The following makes a 95% CI for the median, which we couldn’t do with the Normal or t-distribution methods (CLT only works for means and proportions!!).
med_boot <- bootstrap(rs$precip, median, n=2000)
ggplot(med_boot, aes(x=Statistic)) + gh(bins=10)
quantile(x=med_boot$Statistic, probs=c(.025, .975))
## 2.5% 97.5%
## 1.049875 2.415000
The Statkey Website we used previously for sample distributions has a handy feature that lets us make bootstrap distributions as well, but only for means/proportions/diff. in means/diff. in proportions/Median/SD. Slope/correlation are included but we have not done those yet, so please ignore them.
Underneath “Bootstrap Confidence Intervals” click “Single Mean/Median/Std. Dev. Button at the top of the graph allow us to change datasets, edit data, upload data, generate samples, and reset the plot. Instead of Mustang Price, change the drop down to Manhattan Apartments (Rent). In the top right we can see a histogram of the original sample as well as the sample statistics (\(\bar{x}\) = 3156.5, \(s\)=1372.069, n=20).
Part A: Generate 5000 samples to create a bootstrap distribution. What does a dot on this distribution represent?
Part B: Click on the “Two-tail” button towards the
top of the dot plot. Click on the bubble in the middle and enter
0.95 to make a 95% confidence interval for the mean.

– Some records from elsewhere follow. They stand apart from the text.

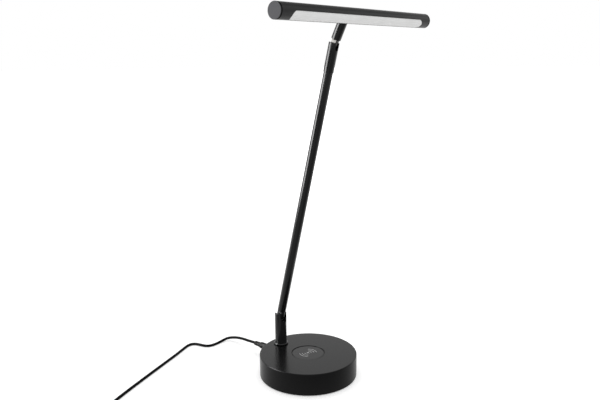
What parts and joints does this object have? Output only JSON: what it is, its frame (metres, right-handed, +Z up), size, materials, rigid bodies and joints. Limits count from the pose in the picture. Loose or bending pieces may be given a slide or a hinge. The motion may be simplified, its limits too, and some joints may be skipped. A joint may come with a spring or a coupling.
{
  "type": "piano lamp",
  "caption": "Slim lamp with a round weighted base, a leaning pole on a slotted post, a tilting neck and a round horizontal light bar with a pale diffuser.",
  "frame": {"origin": "centre of the base's underside", "axes": "+Z up, -Y the way the pole leans, X along the light bar"},
  "size_m": [0.4255, 0.2849, 0.4748],
  "materials": {
    "housing": "fine satin black",
    "cover": "matt black",
    "foot": "matt black",
    "steel": "plain",
    "dark_steel": "blackened",
    "ballast": "plain",
    "pad": "smooth satin black",
    "copper": "plain copper",
    "ferrite": "matt",
    "board": "semi-gloss",
    "black_parts": "matt black",
    "brass": "plain",
    "painted": "satin black",
    "bare_metal": "bare, smooth",
    "bar": "fine matt black",
    "cap": "matt black",
    "diffuser": "frosted",
    "spreader": "plain",
    "white_board": "matt white",
    "lamps": "yellow resin",
    "plug": "satin black",
    "plated": "plated",
    "cord": "satin black",
    "tie": "matt black"
  },
  "bodies": {
    "base": {"base_housing": "housing", "bottom_cover": "cover", "foot_pad": "foot", "cover_screws": "steel", "ballast": "ballast", "charging_pad": "pad", "charging_coil": "copper", "ferrite_disc": "ferrite", "control_board": "board", "board_parts": "black_parts", "board_spacers": "brass", "touch_plate": "copper", "power_socket": "black_parts", "post": "painted", "collar_ring": "painted", "post_washer": "steel", "post_nut": "steel", "lower_pivot_screw": "dark_steel", "lower_washers": "dark_steel", "plug_body": "plug", "plug_barrel": "plated", "strain_relief": "plug", "cord_run": "cord", "cord_coil": "cord", "cord_tail": "cord", "coil_tie": "tie", "far_relief": "plug", "far_plug": "plug", "far_plug_shell": "plated"},
    "arm": {"pole_foot": "dark_steel", "pole": "painted", "sleeve": "painted", "upper_pivot_screw": "dark_steel"},
    "head": {"knuckle": "bare_metal", "neck": "painted", "neck_cap": "black_parts", "stub": "painted", "bar_tube": "bar", "end_cap_left": "cap", "end_cap_right": "cap", "diffuser": "diffuser", "heat_spreader": "spreader", "light_board": "white_board", "lamps": "lamps"}
  },
  "joints": [
    {"name": "pole_tilt", "type": "hinge", "parent": "base", "child": "arm", "pos_m": [0, 0.049, 0.0703], "axis": [1, 0, 0], "range_deg": [-35, 75]},
    {"name": "head_tilt", "type": "hinge", "parent": "arm", "child": "head", "pos_m": [0, -0.04324, 0.43481], "axis": [1, 0, 0], "range_deg": [-90, 75]}
  ]
}
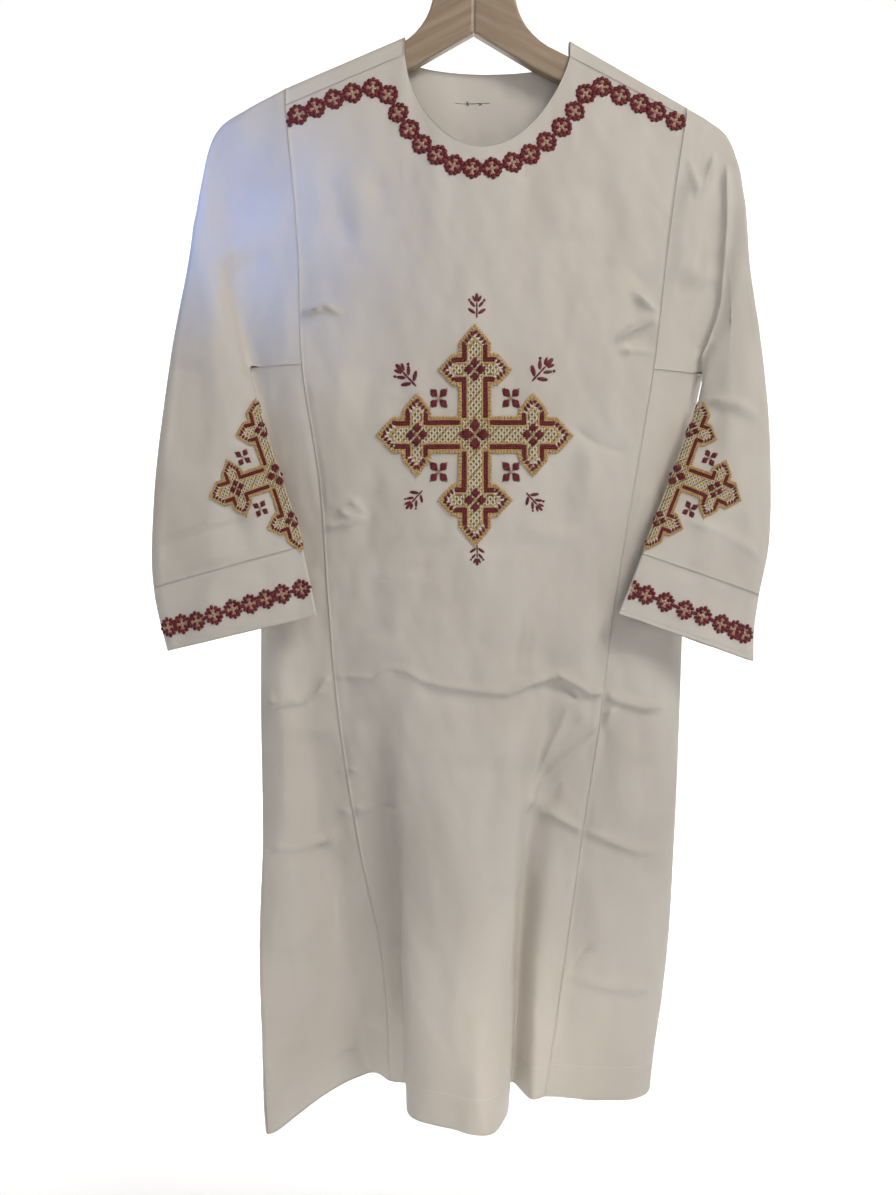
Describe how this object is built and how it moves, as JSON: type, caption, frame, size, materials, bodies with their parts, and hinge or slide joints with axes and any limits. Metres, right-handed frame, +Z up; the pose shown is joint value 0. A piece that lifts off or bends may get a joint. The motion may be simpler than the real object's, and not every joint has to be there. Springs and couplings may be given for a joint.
{
  "type": "coptic deacon tunic on a wooden coat hanger",
  "caption": "Long white deacon's tunic with wide sleeves and embroidered crosses, hung on a wooden coat hanger by its hook.",
  "frame": {"origin": "the inside top of the hanger's hook, where it sits on its rail", "axes": "+Z up, +X to the right of someone who looks at the front, the front faces -Y"},
  "size_m": [0.6018, 0.1801, 1.174],
  "materials": {
    "cloth": "plain woven white polycotton with a soft satin sheen",
    "embroidery": "dense stitched rayon thread in gold, cream and burgundy",
    "wood": "pale lacquered beech",
    "steel": "bright plated wire"
  },
  "bodies": {
    "root": {"front_panel": "cloth", "back_panel": "cloth", "gore_front_left": "cloth", "gore_front_right": "cloth", "gore_back_left": "cloth", "gore_back_right": "cloth", "sleeve_left": "cloth", "sleeve_right": "cloth", "cuff_left": "cloth", "cuff_right": "cloth", "shoulder_strip_left": "cloth", "shoulder_strip_right": "cloth", "cross_chest": "embroidery", "cross_sleeve_left": "embroidery", "cross_sleeve_right": "embroidery", "hanger_left": "wood", "hanger_right": "wood", "hook": "steel"}
  },
  "joints": []
}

Interpret this interval by telling me what we are estimating and what we
think of the value.
Part C: Look at the shape of the bootstrap distribution. Is it completely Normal? Does this prevent us from making the confidence interval?
Go to this Statkey Link to work with difference in proportions. Go to the “Student Survey: Smoke by Sex” dataset. The “count” in the top right tells us how many of each group admitted to smoking (timeframe indeterminate) in this survey.
Part A: What are the sample proportions of each group that admitted to smoking? Do they seem to be the same/similar?
Part B: Make a 90% bootstrap confidence interval and record the endpoint values.
Part C: Do these groups seem very different in smoking status once we account for sampling variability?
Part D: What condition do we need to be true to make a bootstrap confidence interval?